A biomechanical analysis of the Olympic-style flatwater kayak stroke.

To investigate the biomechanics of flatwater kayaking, the technique of nine Olympic caliber K-1 paddlers was analyzed using cinematographic and computer procedures. Results indicated that, during paddle-water contact, the horizontal arm action was one of push-then-pull with the push coming from the arm farthest from the water (thrust segments) followed by the pull coming from the arm closest to the water (draw segments). During this action, the center of paddle rotation shifted up the paddle shaft as the stroke progressed, which increased the time the paddle was in the power phase of the stroke.

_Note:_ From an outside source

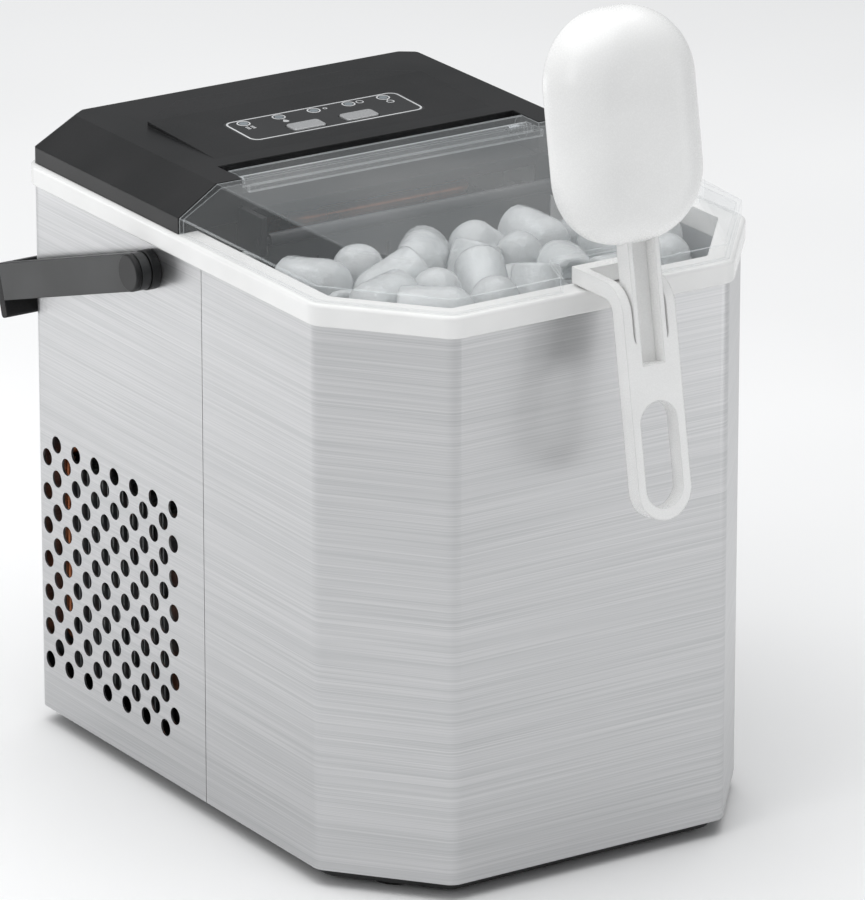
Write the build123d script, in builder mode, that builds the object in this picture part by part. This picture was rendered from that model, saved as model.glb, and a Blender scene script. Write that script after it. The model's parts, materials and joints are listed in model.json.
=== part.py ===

The horizontal movement patterns of the individual segments indicated that the push was accomplished by an integrated movement of the thrust wrist and elbow, with minimal shoulder involvement. Subsequently, the pull was accomplished by an integrated movement of the draw wrist, elbow, shoulder, as well as the thrust shoulder. During the latter stages of water contact, since the performers were unable to generate additional useful power, the paddle was rapidly withdrawn to avoid dragging. Subject stability in the frontal plane was maintained by shifting the body mass toward the water contact side at paddle entry and away from it at exit. This action opposed the vertical forces produced as a by-product of the stroke. The final outcome of this stroke technique was the maintenance of the body center of gravity velocity while the boat oscillated under the performer.